WHAT IS NEEDED: Starting with the line that contains "bake_transform(back_fold)" and stopping after the line that contains "floor.data.materials.append(floor_paint())", output every line exactly as it stands.

----------------

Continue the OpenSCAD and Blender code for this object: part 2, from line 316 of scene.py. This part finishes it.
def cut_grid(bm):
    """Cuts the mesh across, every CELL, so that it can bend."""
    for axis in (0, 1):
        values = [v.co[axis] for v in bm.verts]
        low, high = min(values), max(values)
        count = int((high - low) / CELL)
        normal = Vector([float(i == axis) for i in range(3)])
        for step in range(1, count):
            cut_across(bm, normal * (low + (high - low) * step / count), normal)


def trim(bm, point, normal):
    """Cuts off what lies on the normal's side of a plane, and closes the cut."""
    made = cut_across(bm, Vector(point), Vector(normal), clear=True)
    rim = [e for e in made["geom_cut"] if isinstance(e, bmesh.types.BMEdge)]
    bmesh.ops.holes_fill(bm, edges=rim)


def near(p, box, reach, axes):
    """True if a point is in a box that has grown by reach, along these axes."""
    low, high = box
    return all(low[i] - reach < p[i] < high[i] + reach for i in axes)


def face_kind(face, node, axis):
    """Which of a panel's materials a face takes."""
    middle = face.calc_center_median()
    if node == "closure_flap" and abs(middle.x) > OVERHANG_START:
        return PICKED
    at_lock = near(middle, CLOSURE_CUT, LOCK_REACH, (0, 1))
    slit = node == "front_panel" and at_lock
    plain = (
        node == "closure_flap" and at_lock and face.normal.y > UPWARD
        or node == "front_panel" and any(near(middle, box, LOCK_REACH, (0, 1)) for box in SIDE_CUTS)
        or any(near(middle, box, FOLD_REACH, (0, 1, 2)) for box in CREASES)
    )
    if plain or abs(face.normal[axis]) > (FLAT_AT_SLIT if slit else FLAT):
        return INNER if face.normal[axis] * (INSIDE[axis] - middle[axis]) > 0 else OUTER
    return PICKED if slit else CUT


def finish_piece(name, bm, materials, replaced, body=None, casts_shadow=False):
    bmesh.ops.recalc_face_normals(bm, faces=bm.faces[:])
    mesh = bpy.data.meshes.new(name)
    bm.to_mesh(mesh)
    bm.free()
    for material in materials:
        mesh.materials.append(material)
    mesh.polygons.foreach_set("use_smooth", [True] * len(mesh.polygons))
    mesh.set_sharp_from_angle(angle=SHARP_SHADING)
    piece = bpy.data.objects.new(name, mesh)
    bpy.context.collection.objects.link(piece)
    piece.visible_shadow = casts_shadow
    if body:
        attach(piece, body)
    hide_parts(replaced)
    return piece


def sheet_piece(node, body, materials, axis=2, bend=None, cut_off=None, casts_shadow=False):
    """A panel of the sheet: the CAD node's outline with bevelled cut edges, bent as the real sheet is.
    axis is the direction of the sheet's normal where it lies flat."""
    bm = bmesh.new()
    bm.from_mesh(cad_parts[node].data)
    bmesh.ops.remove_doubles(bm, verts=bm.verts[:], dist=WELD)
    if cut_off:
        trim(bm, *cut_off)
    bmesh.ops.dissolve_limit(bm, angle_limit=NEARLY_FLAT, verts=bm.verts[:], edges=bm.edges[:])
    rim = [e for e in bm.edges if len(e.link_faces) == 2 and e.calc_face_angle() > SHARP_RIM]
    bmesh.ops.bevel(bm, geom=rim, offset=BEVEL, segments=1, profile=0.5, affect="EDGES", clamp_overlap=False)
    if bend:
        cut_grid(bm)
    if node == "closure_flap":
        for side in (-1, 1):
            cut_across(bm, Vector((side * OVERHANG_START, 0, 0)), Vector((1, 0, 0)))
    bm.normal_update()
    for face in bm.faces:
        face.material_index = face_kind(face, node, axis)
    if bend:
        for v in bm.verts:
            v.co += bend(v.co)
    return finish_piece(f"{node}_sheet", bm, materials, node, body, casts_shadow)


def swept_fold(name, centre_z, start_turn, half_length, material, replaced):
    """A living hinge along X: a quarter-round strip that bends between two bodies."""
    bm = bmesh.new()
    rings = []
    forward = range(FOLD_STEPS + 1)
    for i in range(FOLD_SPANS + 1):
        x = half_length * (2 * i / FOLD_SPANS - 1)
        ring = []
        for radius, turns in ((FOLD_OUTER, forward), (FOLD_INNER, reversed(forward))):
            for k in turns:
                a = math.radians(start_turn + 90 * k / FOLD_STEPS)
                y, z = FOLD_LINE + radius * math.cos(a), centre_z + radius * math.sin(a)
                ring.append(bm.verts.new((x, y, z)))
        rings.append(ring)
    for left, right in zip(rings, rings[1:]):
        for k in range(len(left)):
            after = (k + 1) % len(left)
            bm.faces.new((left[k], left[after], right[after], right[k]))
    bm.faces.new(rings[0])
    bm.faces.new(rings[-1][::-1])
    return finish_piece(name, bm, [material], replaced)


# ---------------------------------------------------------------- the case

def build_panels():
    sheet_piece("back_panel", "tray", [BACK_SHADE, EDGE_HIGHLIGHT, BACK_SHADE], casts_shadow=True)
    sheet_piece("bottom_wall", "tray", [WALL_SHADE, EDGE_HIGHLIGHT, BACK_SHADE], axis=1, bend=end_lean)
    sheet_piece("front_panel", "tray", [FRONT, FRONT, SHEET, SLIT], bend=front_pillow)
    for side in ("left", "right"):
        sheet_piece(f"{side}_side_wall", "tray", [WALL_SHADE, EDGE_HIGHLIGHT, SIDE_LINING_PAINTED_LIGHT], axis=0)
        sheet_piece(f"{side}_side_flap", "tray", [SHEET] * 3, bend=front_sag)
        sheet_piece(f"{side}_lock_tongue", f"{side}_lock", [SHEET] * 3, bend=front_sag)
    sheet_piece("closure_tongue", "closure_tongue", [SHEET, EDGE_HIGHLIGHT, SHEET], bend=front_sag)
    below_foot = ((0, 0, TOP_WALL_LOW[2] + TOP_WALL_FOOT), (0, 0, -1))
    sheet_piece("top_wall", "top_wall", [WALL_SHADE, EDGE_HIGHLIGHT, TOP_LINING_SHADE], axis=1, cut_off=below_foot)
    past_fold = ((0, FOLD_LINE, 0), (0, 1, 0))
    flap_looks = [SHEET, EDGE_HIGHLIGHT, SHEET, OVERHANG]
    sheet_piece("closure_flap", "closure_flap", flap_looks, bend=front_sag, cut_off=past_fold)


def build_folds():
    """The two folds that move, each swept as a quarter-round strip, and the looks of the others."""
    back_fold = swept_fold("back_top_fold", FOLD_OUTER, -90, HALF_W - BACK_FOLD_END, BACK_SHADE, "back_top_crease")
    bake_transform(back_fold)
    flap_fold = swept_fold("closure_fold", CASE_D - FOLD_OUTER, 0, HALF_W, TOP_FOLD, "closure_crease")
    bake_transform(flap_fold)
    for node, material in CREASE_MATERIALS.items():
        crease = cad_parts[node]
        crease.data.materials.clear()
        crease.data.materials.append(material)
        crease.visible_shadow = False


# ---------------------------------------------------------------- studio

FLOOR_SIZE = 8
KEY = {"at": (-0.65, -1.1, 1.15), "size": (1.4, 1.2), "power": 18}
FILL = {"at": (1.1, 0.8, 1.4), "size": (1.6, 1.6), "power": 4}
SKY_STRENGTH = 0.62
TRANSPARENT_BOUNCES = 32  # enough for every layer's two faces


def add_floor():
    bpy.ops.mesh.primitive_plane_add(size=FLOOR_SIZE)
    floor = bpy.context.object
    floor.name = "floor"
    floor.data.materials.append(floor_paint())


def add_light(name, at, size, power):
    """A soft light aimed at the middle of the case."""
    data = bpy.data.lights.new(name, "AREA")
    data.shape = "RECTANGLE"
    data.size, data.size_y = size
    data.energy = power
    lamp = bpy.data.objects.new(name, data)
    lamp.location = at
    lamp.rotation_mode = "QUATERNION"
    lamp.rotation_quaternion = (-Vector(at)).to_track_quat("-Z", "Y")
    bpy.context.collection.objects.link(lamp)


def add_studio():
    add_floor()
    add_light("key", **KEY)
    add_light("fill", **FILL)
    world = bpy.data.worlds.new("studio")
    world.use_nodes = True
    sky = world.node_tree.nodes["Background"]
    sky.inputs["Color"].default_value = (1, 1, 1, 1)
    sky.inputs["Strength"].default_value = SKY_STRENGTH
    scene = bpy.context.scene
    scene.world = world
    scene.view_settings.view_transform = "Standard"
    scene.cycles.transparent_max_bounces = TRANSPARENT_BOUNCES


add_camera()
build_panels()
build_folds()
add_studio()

----------------

FINAL RESULT:
    bake_transform(back_fold)
    flap_fold = swept_fold("closure_fold", CASE_D - FOLD_OUTER, 0, HALF_W, TOP_FOLD, "closure_crease")
    bake_transform(flap_fold)
    for node, material in CREASE_MATERIALS.items():
        crease = cad_parts[node]
        crease.data.materials.clear()
        crease.data.materials.append(material)
        crease.visible_shadow = False


# ---------------------------------------------------------------- studio

FLOOR_SIZE = 8
KEY = {"at": (-0.65, -1.1, 1.15), "size": (1.4, 1.2), "power": 18}
FILL = {"at": (1.1, 0.8, 1.4), "size": (1.6, 1.6), "power": 4}
SKY_STRENGTH = 0.62
TRANSPARENT_BOUNCES = 32  # enough for every layer's two faces


def add_floor():
    bpy.ops.mesh.primitive_plane_add(size=FLOOR_SIZE)
    floor = bpy.context.object
    floor.name = "floor"
    floor.data.materials.append(floor_paint())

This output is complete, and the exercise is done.